For autonomy validation, the useful measurement questions are:
- Does panoptic quality degrade gracefully across clear, rain, fog, snow, day, and night slices?
- Do LiDAR, radar, and event-camera projections help preserve labels in camera regions affected by adverse conditions?
- Does the model expose uncertainty where class or instance boundaries are ambiguous?
- Does fusion improve small-object and drivable-area parsing without hallucinating structure from sparse modalities?
Sensors And Labels
| Asset | Notes |
|---|---|
| Frame camera | Primary annotated image stream; anonymized images are available in the release. |
| LiDAR | Used as a complementary modality and can be projected into the camera frame through SDK utilities. |
| Radar | Useful for studying robustness when camera evidence is weak or motion/reflectivity cues matter. |
| Event camera | Provides asynchronous visual evidence for high-dynamic-range and difficult illumination cases. |
| GNSS/IMU | Supports motion context and scene metadata; not sufficient for SLAM benchmarking by itself. |
| Calibration and metadata | Release structure includes calibration and metadata files. |
| Labels | Panoptic, semantic, uncertainty, and detection annotations are described in the SDK layout. |
| Reference frames | Clear-weather/daytime reference images are provided for corresponding adverse-condition scenes. |
The annotation process is important: MUSES uses the available sensor data to label image regions that may be degraded in the frame camera but still discernible in other modalities.
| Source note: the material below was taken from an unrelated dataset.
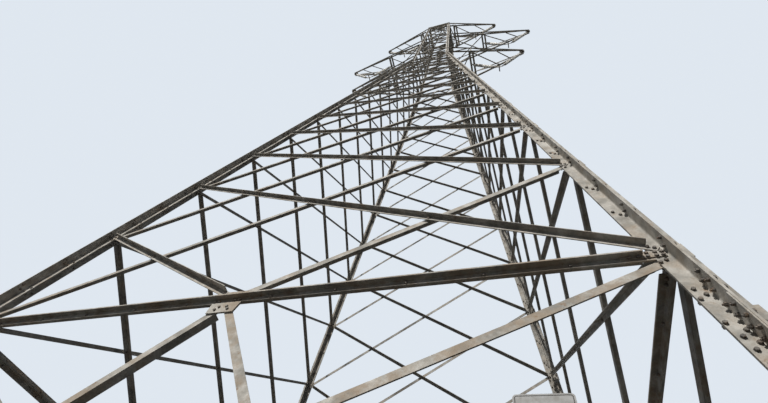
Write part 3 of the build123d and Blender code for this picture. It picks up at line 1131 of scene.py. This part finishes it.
studio = {
    "sunTurn": (math.radians(40), 0, math.radians(-18)),
    "sunPower": 3.7,
    "sunAngle": math.radians(3),
    "sunColour": (1.0, 0.96, 0.9),
    "skyPower": 0.08,
    "skyColour": (0.8, 0.88, 1.0),
    "backdrop": (0.74, 0.8, 0.87),
    "floorSeen": (0.62, 0.62, 0.6),
    "floorLit": (0.02, 0.02, 0.018),
    "floorRough": 0.95,
    "floorReach": 380,
    "floorSides": 64,
    "fadeFrom": 40,  # the floor turns into the backdrop from here
    "fadeTo": 150,
}


def seenRay(tree):  # 1 for what the camera sees, also in metal and glass, and 0 for what lights
    rays = addNode(tree, "ShaderNodeLightPath").outputs
    share = rays["Is Camera Ray"]
    for kind in ("Is Glossy Ray", "Is Transmission Ray"):
        most = addNode(tree, "ShaderNodeMath", {0: share, 1: rays[kind]}, operation="MAXIMUM")
        share = most.outputs[0]
    return share


def mixShaders(tree, fac, one, two):
    return addNode(tree, "ShaderNodeMixShader", {0: fac, 1: one, 2: two}).outputs[0]


def makeWorld():
    world = bpy.data.worlds.new("studio")
    world.use_nodes = True
    bpy.context.scene.world = world
    tree = world.node_tree
    tree.nodes.clear()
    glow = {"Color": (*studio["skyColour"], 1), "Strength": studio["skyPower"]}
    lit = addNode(tree, "ShaderNodeBackground", glow).outputs[0]
    wall = {"Color": (*studio["backdrop"], 1), "Strength": 1}
    seen = addNode(tree, "ShaderNodeBackground", wall).outputs[0]
    addNode(tree, "ShaderNodeOutputWorld", {"Surface": mixShaders(tree, seenRay(tree), lit, seen)})


def makeFloor():
    bm = bmesh.new()
    sides, reach = studio["floorSides"], studio["floorReach"]
    bmesh.ops.create_circle(bm, cap_ends=True, segments=sides, radius=reach)
    mesh = bpy.data.meshes.new("floor")
    bm.to_mesh(mesh)
    bm.free()
    floor = bpy.data.objects.new("floor", mesh)
    material, tree, shader = startMaterial("floorPale")
    seen = seenRay(tree)
    shade = mixColours(tree, seen, studio["floorLit"], studio["floorSeen"])
    fillInputs(tree, shader, {"Base Color": shade, "Roughness": studio["floorRough"]})
    far = addNode(tree, "ShaderNodeVectorMath", {0: objectSpace(tree)}, operation="LENGTH")
    span = {"From Min": studio["fadeFrom"], "From Max": studio["fadeTo"]}
    fade = addNode(tree, "ShaderNodeMapRange", {"Value": far.outputs["Value"], **span})
    share = addNode(
        tree, "ShaderNodeMath", {0: fade.outputs["Result"], 1: seen}, operation="MULTIPLY"
    )
    haze = addNode(tree, "ShaderNodeEmission", {"Color": (*studio["backdrop"], 1)})
    surface = mixShaders(tree, share.outputs[0], shader.outputs["BSDF"], haze.outputs[0])
    fillInputs(tree, tree.nodes["Material Output"], {"Surface": surface})
    mesh.materials.append(material)
    bpy.context.scene.collection.objects.link(floor)


def makeSun():
    data = bpy.data.lights.new("sun", "SUN")
    data.energy = studio["sunPower"]
    data.angle = studio["sunAngle"]
    data.color = studio["sunColour"]
    sun = bpy.data.objects.new("sun", data)
    sun.rotation_euler = studio["sunTurn"]
    bpy.context.scene.collection.objects.link(sun)


makeWorld()
makeFloor()
makeSun()
bpy.context.scene.view_settings.view_transform = "Standard"
print("camera, light and floor set")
That makes the dataset especially relevant for evaluating whether annotation and model training treat "hard to see in RGB" differently from "not present."
Metrics And Tasks
| Task | Metrics and outputs |
|---|---|
| Semantic segmentation | Class mIoU, per-condition mIoU, class-wise degradation from clear to adverse slices |
| Panoptic segmentation | PQ, RQ, SQ, thing/stuff split, per-condition PQ |
| Uncertainty-aware panoptic segmentation | AUPQ-style uncertainty-aware panoptic quality from the SDK |
| Object detection | Detection AP by class and condition where detection labels are used |
| Challenge-style robustness | Weather-aware wPQ, wRQ, and wSQ in the URVIS MUSES-AXPS challenge |
For production screening, report both clean and adverse scores. A model that maximizes aggregate PQ by ignoring adverse slices is not acceptable evidence for an ODD that includes night, fog, snow, rain, apron glare, or degraded camera regions.
Strengths
- Combines RGB, LiDAR, radar, event camera, and GNSS/IMU in one semantic perception dataset.
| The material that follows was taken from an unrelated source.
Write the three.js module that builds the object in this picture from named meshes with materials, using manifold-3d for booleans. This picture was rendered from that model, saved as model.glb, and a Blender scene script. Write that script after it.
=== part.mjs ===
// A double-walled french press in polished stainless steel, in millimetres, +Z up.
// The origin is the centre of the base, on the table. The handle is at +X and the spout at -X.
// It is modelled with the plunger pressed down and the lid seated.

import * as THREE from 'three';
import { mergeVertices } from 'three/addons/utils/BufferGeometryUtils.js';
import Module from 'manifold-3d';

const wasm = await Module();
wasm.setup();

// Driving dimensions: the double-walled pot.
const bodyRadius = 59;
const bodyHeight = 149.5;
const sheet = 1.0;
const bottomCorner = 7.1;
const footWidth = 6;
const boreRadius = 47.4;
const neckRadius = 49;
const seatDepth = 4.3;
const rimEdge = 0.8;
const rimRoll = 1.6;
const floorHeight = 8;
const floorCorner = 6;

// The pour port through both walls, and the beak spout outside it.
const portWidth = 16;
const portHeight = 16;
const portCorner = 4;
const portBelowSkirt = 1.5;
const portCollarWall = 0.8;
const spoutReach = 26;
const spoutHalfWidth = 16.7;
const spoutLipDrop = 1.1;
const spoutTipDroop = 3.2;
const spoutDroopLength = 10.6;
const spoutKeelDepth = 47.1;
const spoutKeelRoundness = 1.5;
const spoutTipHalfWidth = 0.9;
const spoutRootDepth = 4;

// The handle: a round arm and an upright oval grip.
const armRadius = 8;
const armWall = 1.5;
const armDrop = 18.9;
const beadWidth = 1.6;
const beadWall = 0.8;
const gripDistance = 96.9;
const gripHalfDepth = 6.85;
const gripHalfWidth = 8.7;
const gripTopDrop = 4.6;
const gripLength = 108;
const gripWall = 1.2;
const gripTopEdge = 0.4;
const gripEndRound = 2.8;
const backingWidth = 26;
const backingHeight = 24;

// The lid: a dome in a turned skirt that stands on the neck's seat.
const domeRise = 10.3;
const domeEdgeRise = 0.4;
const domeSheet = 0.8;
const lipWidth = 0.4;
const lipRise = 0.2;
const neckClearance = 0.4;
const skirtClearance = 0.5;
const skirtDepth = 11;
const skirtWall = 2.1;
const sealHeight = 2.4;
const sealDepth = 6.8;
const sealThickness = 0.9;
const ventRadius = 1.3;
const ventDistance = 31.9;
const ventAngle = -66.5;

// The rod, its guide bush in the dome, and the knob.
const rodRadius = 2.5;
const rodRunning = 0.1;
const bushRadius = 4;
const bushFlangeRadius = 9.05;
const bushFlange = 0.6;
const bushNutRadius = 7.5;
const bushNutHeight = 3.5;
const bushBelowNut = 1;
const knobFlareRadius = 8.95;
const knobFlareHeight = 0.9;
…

- Provides dense panoptic and semantic labels instead of only object boxes.
- Includes explicit uncertainty-aware evaluation, which is rare in public adverse-condition perception datasets.
- Clear/adverse reference framing supports degradation analysis rather than only single-frame scoring.
- SDK exposes loading, projection, visualization, motion compensation, and AUPQ computation utilities.
- Public benchmarks are available on Codabench for semantic and panoptic segmentation.
Gaps And Risks
- It is a road-driving dataset, not an airport-apron or runway dataset.
- The annotated view is 2D camera-centric; it is not a direct LiDAR semantic segmentation benchmark like SemanticSTF.
- It does not validate SLAM, localization observability, map maintenance, or loop-closure robustness.
- Airside objects such as aircraft, tugs, belt loaders, dollies, chocks, cones, jet bridges, and workers require a separate target-domain class map.
- Event-camera and radar fusion maturity may vary across baselines; do not assume all models use every modality effectively.
- Non-commercial license terms must be reviewed before commercial use.
AV And Airside Fit
| Use case | Fit | Notes |
|---|---|---|
| Multimodal adverse semantic perception | Strong | Good public benchmark for camera-centric dense perception with complementary sensors. |
| Uncertainty-aware segmentation | Strong | Directly aligned with MUSES AUPQ and uncertainty labels. |
| Sensor-fusion fallback analysis | Moderate | Useful for modality ablations, but still road-domain and 2D-label focused. |
| Airport apron perception | Moderate proxy | Useful before airside data collection; not a substitute for apron-specific labels. |
| FOD detection | Weak | FOD is too small and domain-specific for final evidence. |
| SLAM/localization validation | Weak | Use only as perception context, not as SLAM ground truth. |
For airside autonomy, MUSES should sit early in the evidence chain: first prove the model can handle multi-sensor adverse semantic perception on public data, then repeat the same analysis on local apron data with airside classes and hazards.
Implementation And Evaluation Notes
- Start with RGB-only semantic and panoptic baselines, then add projected LiDAR, radar, and event-camera channels one at a time.
- Report per-condition performance rather than only the aggregate validation score.
- Include a modality-ablation table: RGB, RGB+LiDAR, RGB+radar, RGB+event, and full fusion.
- Track uncertainty calibration separately from segmentation quality. A model can segment well but be overconfident in degraded regions.
- For airside transfer, remap outputs into a narrower safety ontology: drivable surface, fixed infrastructure, vehicle/equipment, person, aircraft, unknown obstacle, and void/uncertain.
- Preserve raw sensor timestamps and calibration versions in experiment artifacts so fusion regressions can be traced to data alignment rather than model changes.
- Treat URVIS MUSES-AXPS weather-aware scores as robustness evidence, not as final safety acceptance criteria.